Africa, too, must recognise the significance of food security and channel efforts towards agricultural development and infrastructure improvement. By doing so, the continent can lay the foundation for sustainable economic development and a prosperous future for its people."

This is the written view of one of our highly respected economist and public intellectuals Dr Bitange Ndemo, now our Ambassador to Belgium. It is also the view of those who have been part of the demonstrations taking place here. Concerns about cost of living are not abstract. They are real.

They are the outcome of non-disbursements of county revenue shares timeously, of the non-payment of salaries to public servants, of the extraordinary increasing financial loads on low-income sectors by the escalating cost of petrol, of the resultant recourse to loan sharks to tide over school fees and food.

Those in power are ignoring or brushing aside these concerns. They consider that the demonstrators are not people who voted for them, and, according to a high spokesperson of those in power, the demonstrators are not shareholders in the limited company of the nation. And are therefore not entitled to any answers.

It may appear, to many, that those in power do not have teams competent enough to deliver answers or remedies.

Food security and delivery of food security has three components of great gravity. They are, one, establishment and availability of food security. Two, access by people to food security. Three, food security that is affordable to those most in need.

Thus availability, access and affordability have to be delivered by those in power. These three elements are co-essentials. Each one unlocks the other, so that all three make food security a reality.

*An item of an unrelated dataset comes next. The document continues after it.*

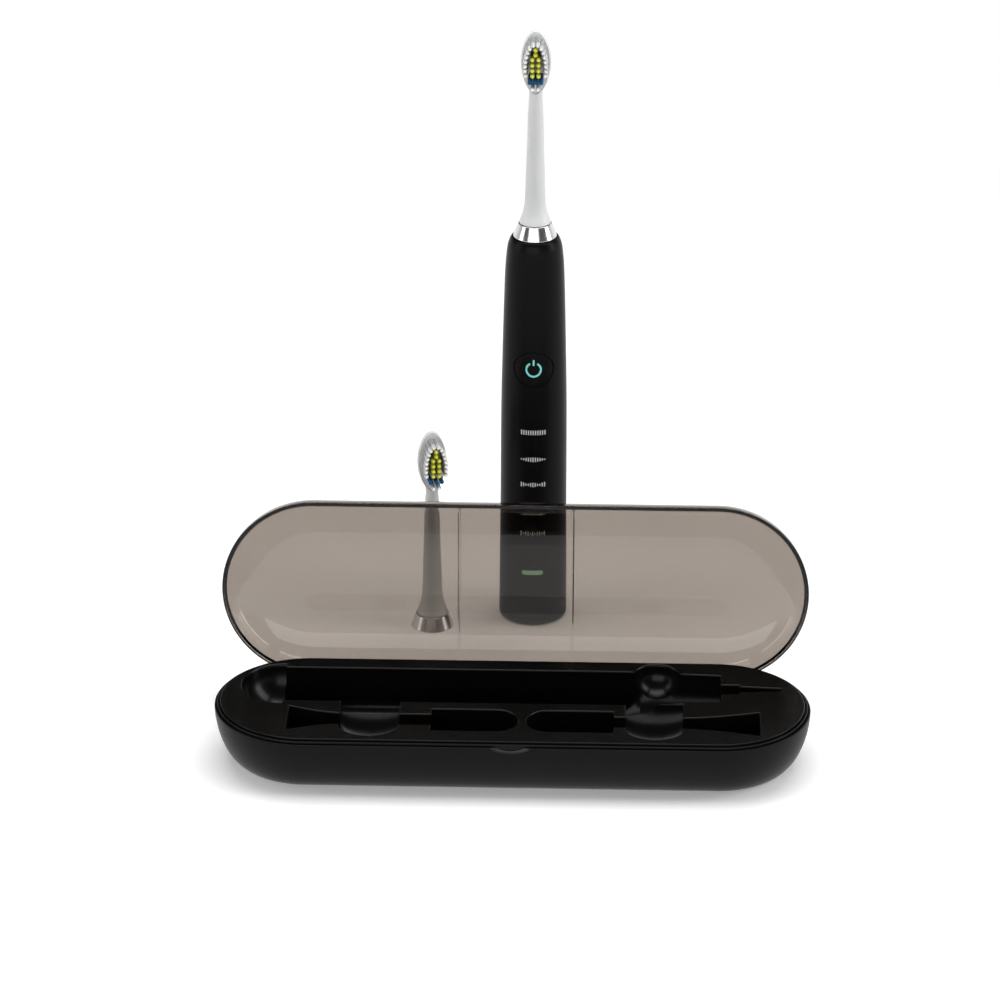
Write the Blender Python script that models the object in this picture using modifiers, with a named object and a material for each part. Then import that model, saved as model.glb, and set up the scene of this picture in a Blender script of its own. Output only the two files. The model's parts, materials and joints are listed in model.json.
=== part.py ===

When none of these three are visible, nor their imminent presence indicated, nor the consideration of remedies made public, Article 35 of the Constitution on "the right peaceably, and unarmed, to assemble, and to demonstrate" activates itself.

The Constitution provides this remedy, among others, to those injured. The demonstrations about cost of living are demonstrations about absence of food security, in every sense of the term, national as well as family based.

The lack of attention on the part of those in power about rectifying the weakening food security shows their indifference to critical dangers that all economic history, our own history and all serious studies have shown clearly. There is already present harm. If unattended, history and these studies warn of missed opportunities and an unfavourable future.

These views on food security are not views of only the demonstrators. They are also concerns of the large congregations of churches which have spoken up, of MPs of those in power themselves. Odd taxation, or confusing statements about privatisation, or the drop in the purchasing power of wages, have all become concerns of a larger larger number. It is fair to say those in power do not have majority of Kenyans behind them on this issue.

This is what the Constitution provides on food: "Every person has the right to be free from hunger, and to have adequate food of acceptable quality; to clean and safe water in adequate quantities;" (Article 43(1)(c) and (d)). It further mandates: "Every child has the right to basic nutrition." (Article 53(1)(c)).

And "The State shall take measures to ensure the rights of older persons to live in dignity and to receive reasonable care."

(Article 57(c) and (d)). The Preamble confirms that Kenya is "Committed to nurturing and protecting the well-being of the individual, family, communities and the nation." Instead of following all these provisions, the people in power are following the Companies Act to benefit only their own supporters as 'shareholders' and themselves as directors.

But the Companies Act is not the manifesto of people. The Constitution is the manifesto of people.